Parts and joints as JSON
^^^^
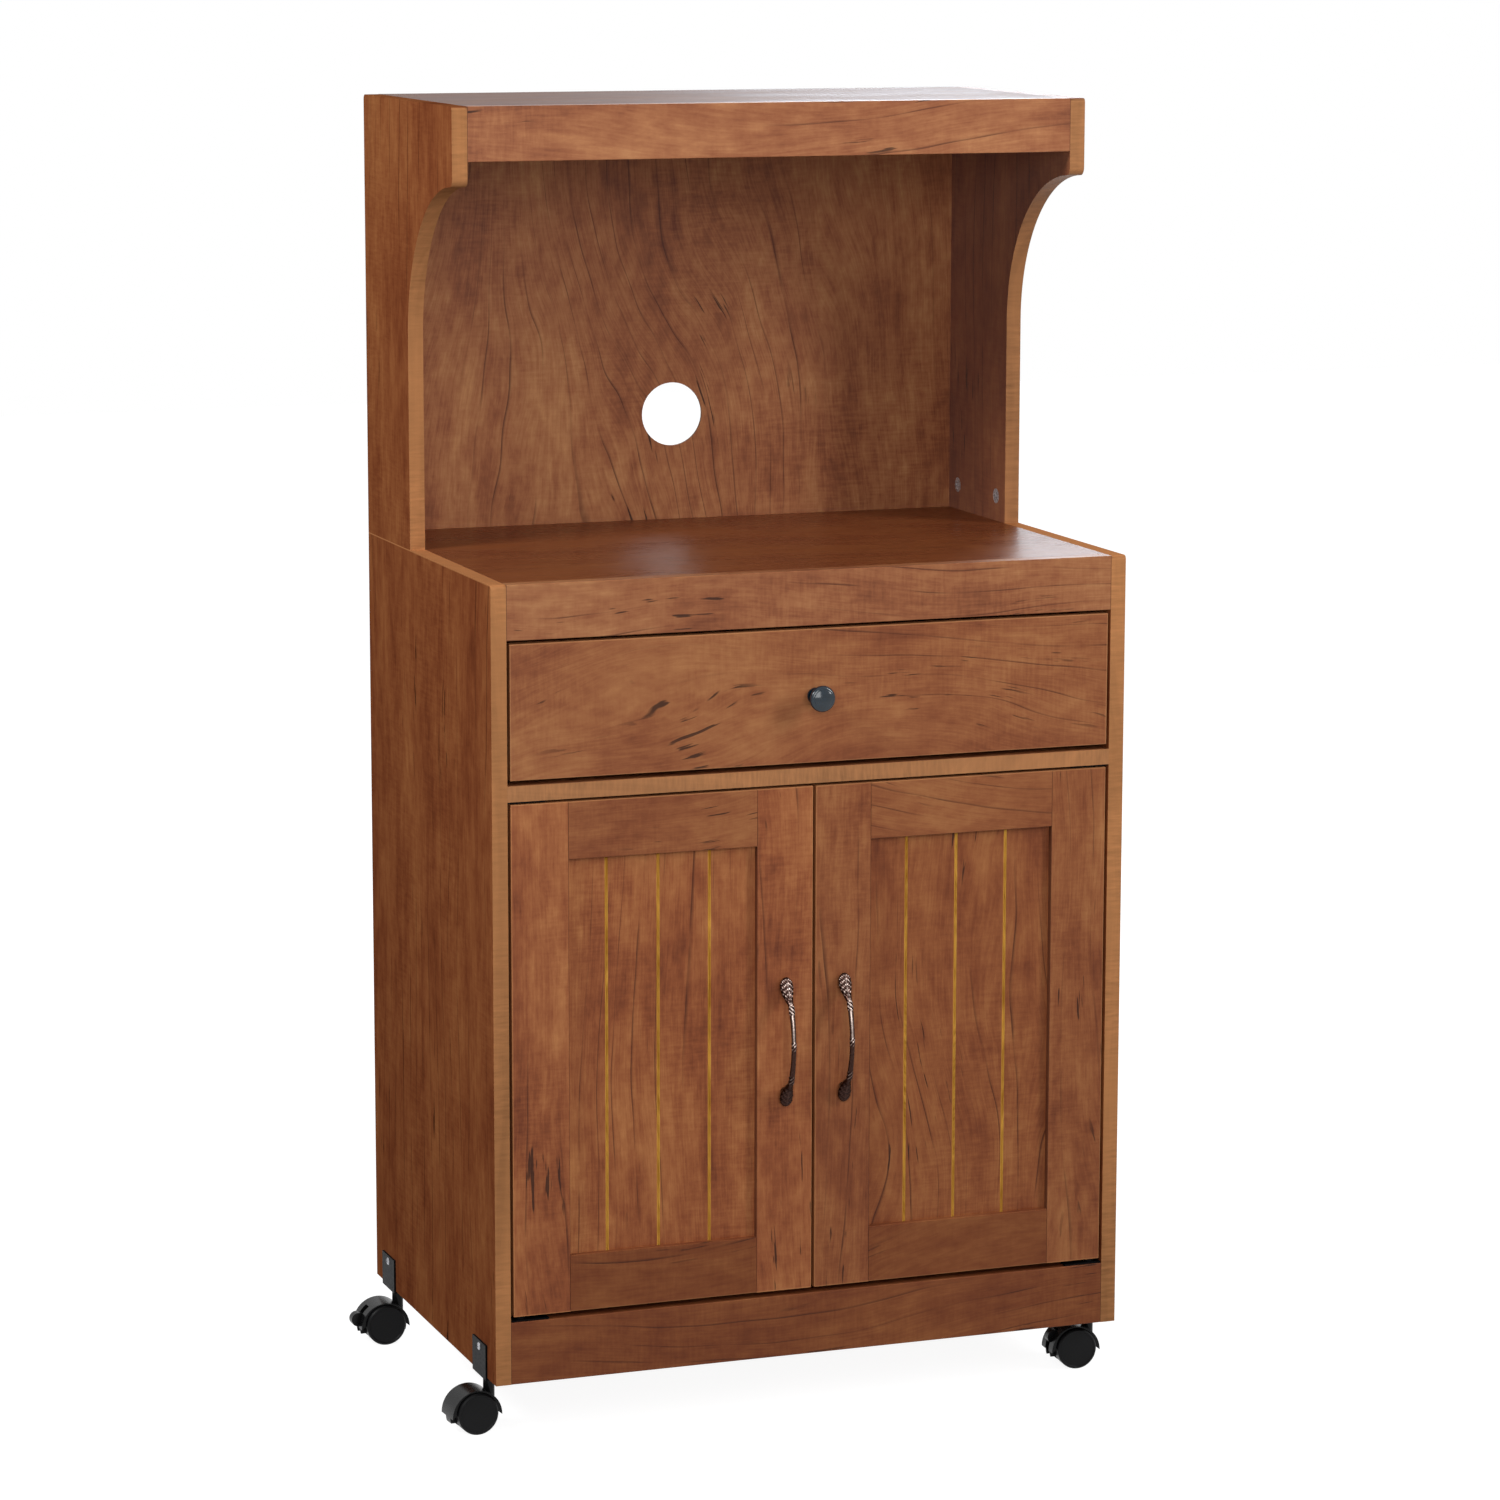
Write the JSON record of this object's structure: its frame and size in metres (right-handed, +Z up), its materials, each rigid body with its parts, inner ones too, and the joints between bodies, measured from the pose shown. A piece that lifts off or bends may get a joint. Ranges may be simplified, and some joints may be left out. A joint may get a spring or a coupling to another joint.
{
  "type": "microwave cart",
  "caption": "Rolling wooden microwave cart: an open hutch over a worktop, a drawer, and two panelled doors over a cabinet with a shelf, on swivel casters.",
  "frame": {"origin": "on the floor under the centre of the cart's bounding box", "axes": "+Z up; -Y is the front, where the drawer and doors open; +X to the right of a person facing the front"},
  "size_m": [0.6808, 0.4374, 1.242],
  "materials": {
    "cabinet_laminate": "satin printed wood-grain laminate",
    "panel_laminate": "satin printed wood-grain laminate",
    "drawer_box_laminate": "matt printed laminate",
    "raw_wood": "raw beech",
    "bright_steel": "zinc plated",
    "coated_steel": "white powder coat",
    "roller_plastic": "white nylon",
    "antique_bronze": "dark antique finish, rubbed bright on the edges",
    "knob_gloss": "gloss blue-black",
    "black_steel": "satin black",
    "caster_plastic": "semi-gloss black nylon",
    "wheel_plastic": "black nylon"
  },
  "bodies": {
    "cabinet": {"base_left_side": "cabinet_laminate", "base_right_side": "cabinet_laminate", "worktop": "cabinet_laminate", "front_rail": "cabinet_laminate", "divider_shelf": "cabinet_laminate", "cabinet_floor": "cabinet_laminate", "toe_rail": "cabinet_laminate", "base_back": "panel_laminate", "adjustable_shelf": "cabinet_laminate", "shelf_pins": "bright_steel", "hutch_left_side": "cabinet_laminate", "hutch_right_side": "cabinet_laminate", "hutch_top": "cabinet_laminate", "hutch_rail": "cabinet_laminate", "hutch_back": "panel_laminate", "cam_locks": "bright_steel", "cam_bolts": "bright_steel", "dowels": "raw_wood", "door_pivot_plates": "bright_steel", "slide_channels": "coated_steel", "caster_brackets": "black_steel", "bracket_screws": "bright_steel", "caster_stems": "bright_steel"},
    "front_slide_rollers": {"slide_front_rollers": "roller_plastic"},
    "drawer": {"drawer_front": "cabinet_laminate", "drawer_sides": "drawer_box_laminate", "drawer_back": "drawer_box_laminate", "drawer_bottom": "drawer_box_laminate", "drawer_runners": "coated_steel", "drawer_knob": "knob_gloss", "knob_screw": "bright_steel"},
    "rear_slide_rollers": {"slide_rear_rollers": "roller_plastic"},
    "left_door": {"left_door_stiles": "cabinet_laminate", "left_door_rails": "cabinet_laminate", "left_door_panel": "panel_laminate", "left_pull": "antique_bronze", "left_pull_screws": "bright_steel"},
    "right_door": {"right_door_stiles": "cabinet_laminate", "right_door_rails": "cabinet_laminate", "right_door_panel": "panel_laminate", "right_pull": "antique_bronze", "right_pull_screws": "bright_steel"},
    "front_left_caster": {"front_left_hood": "caster_plastic", "front_left_axle": "bright_steel"},
    "front_left_wheel_a": {"front_left_wheel_a": "wheel_plastic"},
    "front_left_wheel_b": {"front_left_wheel_b": "wheel_plastic"},
    "front_right_caster": {"front_right_hood": "caster_plastic", "front_right_axle": "bright_steel"},
    "front_right_wheel_a": {"front_right_wheel_a": "wheel_plastic"},
    "front_right_wheel_b": {"front_right_wheel_b": "wheel_plastic"},
    "front_right_lock": {"front_right_lock_lever": "caster_plastic"},
    "rear_left_caster": {"rear_left_hood": "caster_plastic", "rear_left_axle": "bright_steel"},
    "rear_left_wheel_a": {"rear_left_wheel_a": "wheel_plastic"},
    "rear_left_wheel_b": {"rear_left_wheel_b": "wheel_plastic"},
    "rear_left_lock": {"rear_left_lock_lever": "caster_plastic"},
    "rear_right_caster": {"rear_right_hood": "caster_plastic", "rear_right_axle": "bright_steel"},
    "rear_right_wheel_a": {"rear_right_wheel_a": "wheel_plastic"},
    "rear_right_wheel_b": {"rear_right_wheel_b": "wheel_plastic"}
  },
  "joints": [
    {"name": "drawer_slide", "type": "slide", "parent": "cabinet", "child": "drawer", "axis": [0, -1, 0], "range_m": [0, 0.26]},
    {"name": "front_slide_roller_spin", "type": "hinge", "parent": "cabinet", "child": "front_slide_rollers", "pos_m": [0.0191, -0.1523, 0.6519], "axis": [1, 0, 0], "continuous": true},
    {"name": "rear_slide_roller_spin", "type": "hinge", "parent": "drawer", "child": "rear_slide_rollers", "pos_m": [0.0191, 0.1397, 0.6503], "axis": [1, 0, 0], "continuous": true},
    {"name": "left_door_hinge", "type": "hinge", "parent": "cabinet", "child": "left_door", "pos_m": [-0.2724, -0.1828, 0.3644], "axis": [0, 0, -1], "range_deg": [0, 100]},
    {"name": "right_door_hinge", "type": "hinge", "parent": "cabinet", "child": "right_door", "pos_m": [0.3106, -0.1828, 0.3644], "axis": [0, 0, 1], "range_deg": [0, 100]},
    {"name": "front_left_swivel", "type": "hinge", "parent": "cabinet", "child": "front_left_caster", "pos_m": [-0.2909, -0.1423, 0.04], "axis": [0, 0, 1], "continuous": true},
    {"name": "front_left_wheel_a_spin", "type": "hinge", "parent": "front_left_caster", "child": "front_left_wheel_a", "pos_m": [-0.30806, -0.1435, 0.02], "axis": [-0.0698, 0.9976, 0], "continuous": true},
    {"name": "front_left_wheel_b_spin", "type": "hinge", "parent": "front_left_caster", "child": "front_left_wheel_b", "pos_m": [-0.30806, -0.1435, 0.02], "axis": [-0.0698, 0.9976, 0], "continuous": true},
    {"name": "front_right_swivel", "type": "hinge", "parent": "cabinet", "child": "front_right_caster", "pos_m": [0.3291, -0.1423, 0.04], "axis": [0, 0, 1], "continuous": true},
    {"name": "front_right_wheel_a_spin", "type": "hinge", "parent": "front_right_caster", "child": "front_right_wheel_a", "pos_m": [0.31193, -0.14125, 0.02], "axis": [0.061, 0.9981, 0], "continuous": true},
    {"name": "front_right_wheel_b_spin", "type": "hinge", "parent": "front_right_caster", "child": "front_right_wheel_b", "pos_m": [0.31193, -0.14125, 0.02], "axis": [0.061, 0.9981, 0], "continuous": true},
    {"name": "front_right_lock_tilt", "type": "hinge", "parent": "front_right_caster", "child": "front_right_lock", "pos_m": [0.29966, -0.1405, 0.015], "axis": [0.061, 0.9981, 0], "range_deg": [-28, 0]},
    {"name": "rear_left_swivel", "type": "hinge", "parent": "cabinet", "child": "rear_left_caster", "pos_m": [-0.2909, 0.1677, 0.04], "axis": [0, 0, 1], "continuous": true},
    {"name": "rear_left_wheel_a_spin", "type": "hinge", "parent": "rear_left_caster", "child": "rear_left_wheel_a", "pos_m": [-0.3081, 0.1674, 0.02], "axis": [-0.0175, 0.9998, 0], "continuous": true},
    {"name": "rear_left_wheel_b_spin", "type": "hinge", "parent": "rear_left_caster", "child": "rear_left_wheel_b", "pos_m": [-0.3081, 0.1674, 0.02], "axis": [-0.0175, 0.9998, 0], "continuous": true},
    {"name": "rear_left_lock_tilt", "type": "hinge", "parent": "rear_left_caster", "child": "rear_left_lock", "pos_m": [-0.3204, 0.16719, 0.015], "axis": [-0.0175, 0.9998, 0], "range_deg": [0, 28]},
    {"name": "rear_right_swivel", "type": "hinge", "parent": "cabinet", "child": "rear_right_caster", "pos_m": [0.3291, 0.1677, 0.04], "axis": [0, 0, 1], "continuous": true},
    {"name": "rear_right_wheel_a_spin", "type": "hinge", "parent": "rear_right_caster", "child": "rear_right_wheel_a", "pos_m": [0.31199, 0.1659, 0.02], "axis": [-0.1045, 0.9945, 0], "continuous": true},
    {"name": "rear_right_wheel_b_spin", "type": "hinge", "parent": "rear_right_caster", "child": "rear_right_wheel_b", "pos_m": [0.31199, 0.1659, 0.02], "axis": [-0.1045, 0.9945, 0], "continuous": true}
  ],
  "couplings": [
    {"joint": "front_slide_roller_spin", "follows": "drawer_slide", "rad_per_m": 111.11},
    {"joint": "rear_slide_roller_spin", "follows": "drawer_slide", "rad_per_m": 111.11}
  ]
}
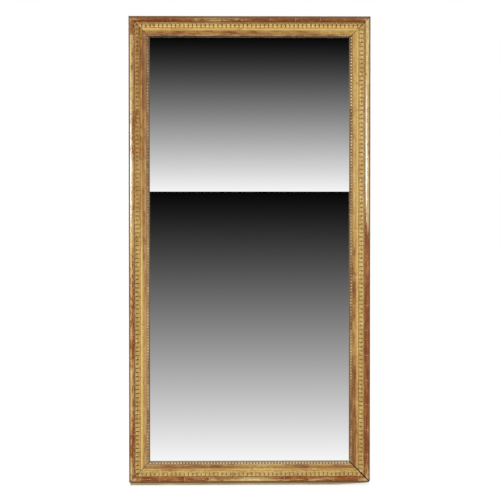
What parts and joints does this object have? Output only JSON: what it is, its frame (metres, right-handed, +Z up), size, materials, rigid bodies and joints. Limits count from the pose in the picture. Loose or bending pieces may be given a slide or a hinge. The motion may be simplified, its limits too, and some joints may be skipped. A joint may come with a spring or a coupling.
{
  "type": "pier mirror",
  "caption": "Tall giltwood wall mirror: two looking-glass plates, one above the other, in mitred carved mouldings on a boarded pine back, with ring hangers.",
  "frame": {"origin": "bottom centre of the plane that lies against the wall", "axes": "+X to the right as seen from the front, the front faces -Y, +Z up"},
  "size_m": [0.796, 0.048, 1.545],
  "materials": {
    "water_gilding": "burnished gold leaf on red bole and gesso over carved wood, rubbed through on the edges",
    "silvered_glass": "polished plate glass, silvered on the back",
    "carcass_pine": "planed pine, darkened by age, ochre wash on the outer edges",
    "backboard_pine": "rough-planed old pine",
    "block_pine": "sawn pine, glued",
    "peg_oak": "cleft oak",
    "bare_pine_strip": "bare pine, greyed and dusty",
    "hand_forged_iron": "forged iron, dark with a little rust"
  },
  "bodies": {
    "frame": {"carcass_top": "carcass_pine", "carcass_bottom": "carcass_pine", "carcass_left": "carcass_pine", "carcass_right": "carcass_pine", "corner_pegs": "peg_oak", "upper_mirror_plate": "silvered_glass", "lower_mirror_plate": "silvered_glass", "glazing_blocks": "block_pine", "backboard_1": "backboard_pine", "backboard_2": "backboard_pine", "backboard_3": "backboard_pine", "backboard_4": "backboard_pine", "backboard_5": "backboard_pine", "backboard_6": "backboard_pine", "backboard_7": "backboard_pine", "backboard_8": "backboard_pine", "backboard_nails": "hand_forged_iron", "torus_moulding_top": "water_gilding", "torus_moulding_bottom": "water_gilding", "torus_moulding_left": "water_gilding", "torus_moulding_right": "water_gilding", "leaf_moulding_top": "water_gilding", "leaf_moulding_bottom": "water_gilding", "leaf_moulding_left": "water_gilding", "leaf_moulding_right": "water_gilding", "hollow_moulding_top": "water_gilding", "hollow_moulding_bottom": "water_gilding", "hollow_moulding_left": "water_gilding", "hollow_moulding_right": "water_gilding", "pearl_moulding_top": "water_gilding", "pearl_moulding_bottom": "water_gilding", "pearl_moulding_left": "water_gilding", "pearl_moulding_right": "water_gilding", "base_strip": "bare_pine_strip", "base_nails": "hand_forged_iron", "hanger_strap_left": "hand_forged_iron", "hanger_strap_right": "hand_forged_iron", "hanger_screws": "hand_forged_iron"},
    "ring_left": {"hanger_ring_left": "hand_forged_iron"},
    "ring_right": {"hanger_ring_right": "hand_forged_iron"}
  },
  "joints": [
    {"name": "ring_left_hinge", "type": "hinge", "parent": "frame", "child": "ring_left", "pos_m": [-0.3745, -0.00622, 1.19], "axis": [1, 0, 0], "range_deg": [0, 180]},
    {"name": "ring_right_hinge", "type": "hinge", "parent": "frame", "child": "ring_right", "pos_m": [0.3745, -0.00622, 1.19], "axis": [1, 0, 0], "range_deg": [0, 180]}
  ]
}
^^^^
### [DIRECTIONS]
Return all lines of the material above in which the word "from" occurs.

### [WRITTEN REPLY]
Write the JSON record of this object's structure: its frame and size in metres (right-handed, +Z up), its materials, each rigid body with its parts, inner ones too, and the joints between bodies, measured from the pose shown. A piece that lifts off or bends may get a joint. Ranges may be simplified, and some joints may be left out. A joint may get a spring or a coupling to another joint.
What parts and joints does this object have? Output only JSON: what it is, its frame (metres, right-handed, +Z up), size, materials, rigid bodies and joints. Limits count from the pose in the picture. Loose or bending pieces may be given a slide or a hinge. The motion may be simplified, its limits too, and some joints may be skipped. A joint may come with a spring or a coupling.
  "frame": {"origin": "bottom centre of the plane that lies against the wall", "axes": "+X to the right as seen from the front, the front faces -Y, +Z up"},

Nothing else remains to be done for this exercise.